In May of 2012 Kenny and I welcomed our baby girl, Lucy Grace. Lucy was diagnosed with Spina Bifida when I was 20 weeks pregnant. Like many other families our experience was difficult and painful to talk about in the beginning. I have attempted to document our journey with SB so our family and friends can stay informed. Although we had some serious medical challenges in the first few months, Spina Bifida does not define our daughter or our family. Kenny and I are so lucky to have two kids we adore. This is our life with a 7 yr old and an infant....with an SB twist!

Wednesday, August 15, 2012

Spina Bifida?

I feel like I had sort of a full circle spina bifida moment today. I took Lucy to the hospital to see how her infection had progressed. Finally some good news: after 26 days on IV antibiotics the PICC line can come out! As we sat in radiology waiting for the doctor to remove it, a nurse came in to check on us. She asked why Lucy had a PICC and I explained she had SB and had developed an infection on her back which required the IV. She looked sort of puzzled and said "oh well if she has SB it must be a mild case, huh?". I'm sorry, did you just say "if"? I am sure she did not mean much by her comment. She might have even meant it as a compliment. I just couldn't seem to get it out of my head though. Since our initial diagnosis almost seven months ago, my greatest wish was that our baby could just be normal. That she wouldn't have to stand out or be judged by her condition. Now in this one moment I felt like I was defending the fact that my normal baby did in fact have spina bifida. 

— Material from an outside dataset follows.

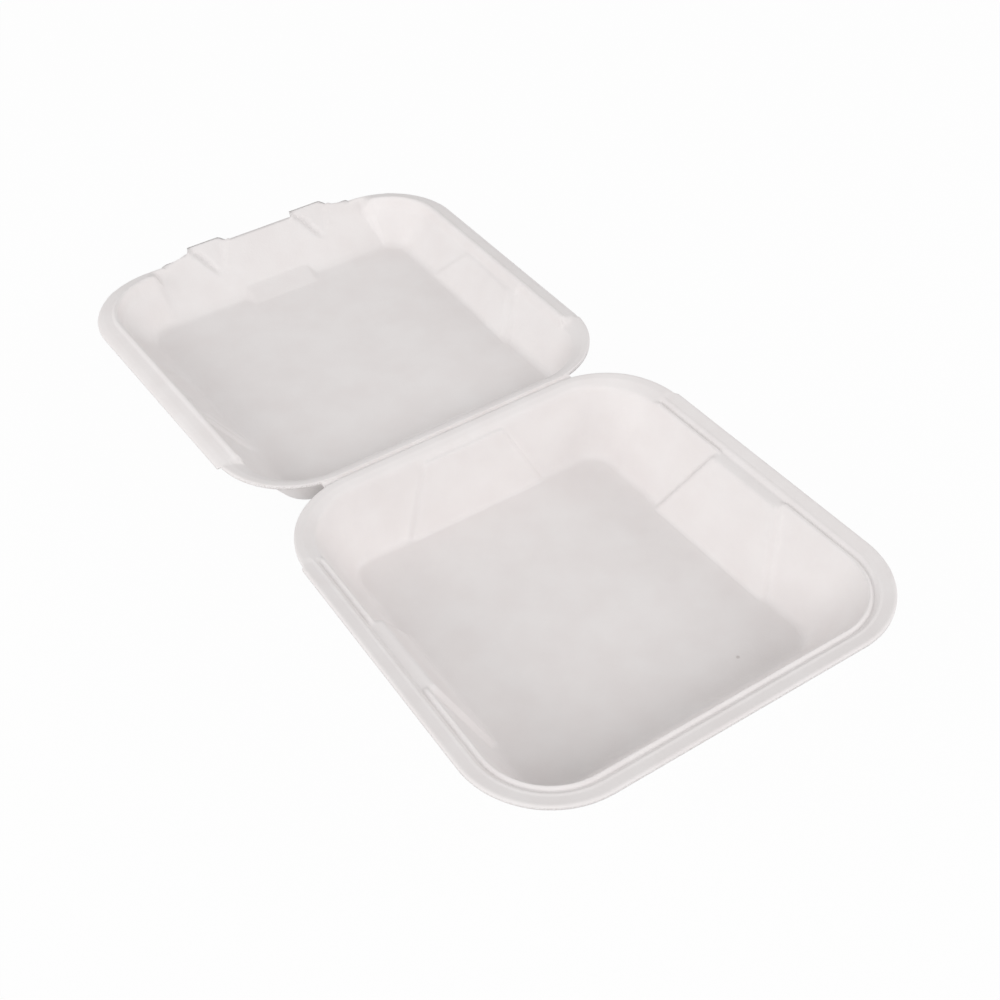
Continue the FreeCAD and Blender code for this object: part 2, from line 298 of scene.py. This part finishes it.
def even_sheet(name, length, towards, height):
    """A tray's outline, its long sides divided and its face cut into rings."""
    sheet = tray_outline(name, length, towards, height)
    bpy.ops.mesh.select_all(action="SELECT")
    bpy.ops.mesh.delete(type="ONLY_FACE")
    bpy.ops.mesh.select_mode(type="EDGE")
    bpy.ops.mesh.select_all(action="DESELECT")
    bpy.ops.object.mode_set(mode="OBJECT")
    points = sheet.data.vertices
    for edge in sheet.data.edges:
        a, b = edge.vertices
        edge.select = (points[a].co - points[b].co).length > CORNER
    bpy.ops.object.mode_set(mode="EDIT")
    bpy.ops.mesh.subdivide(number_cuts=SIDE_CUTS)
    bpy.ops.mesh.select_all(action="SELECT")
    bpy.ops.mesh.edge_face_add()
    bpy.ops.mesh.select_mode(type="FACE")
    bpy.ops.mesh.select_all(action="SELECT")
    for step in [RIM_STEP] * RIM_STEPS + [WALL_STEP] * WALL_STEPS:
        bpy.ops.mesh.inset(thickness=step, depth=0, use_even_offset=True)
    bpy.ops.object.mode_set(mode="OBJECT")
    print(name, "is cut into", len(sheet.data.polygons), "faces")
    return sheet


# %% [markdown]
# Every later step asks where on a tray a point lies, so one function answers it in the terms of
# the tray: how far inside the outline, how far from the hinge, and which way is out. In a
# straight stretch the way out is sideways, and in a round corner it points away from the
# corner's centre.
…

It was a two minute conversation with someone I will never see again. I think I was more shocked by how her comment made me feel than the fact that she said it. Everyone's SB journey is different. I know that there are so many families that experience much harder times than we have. But these last three months since our little meatball was born have quite possibly been the hardest times I have ever experienced. Two surgeries, five hospital stays in the first two months followed by 26 days of IV's, and ENDLESS hours spent at doctors appointments. We still have a few major hurdles to get over but in the grand SB scheme our little LuLu is doing pretty darn good. I think back to the day of our diagnosis. The day we found out we were having a baby girl. The day we were first given the option to terminate the pregnancy. It is such a difficult time filled with so many questions and almost no answers. Once we got to meet our sweet baby girl it made everything worth it. We would go through anything for her. So although I had a negative reaction to that nurse's comment, I hope one day my daughter can just laugh it off and be able to say "yeah, I get that a lot".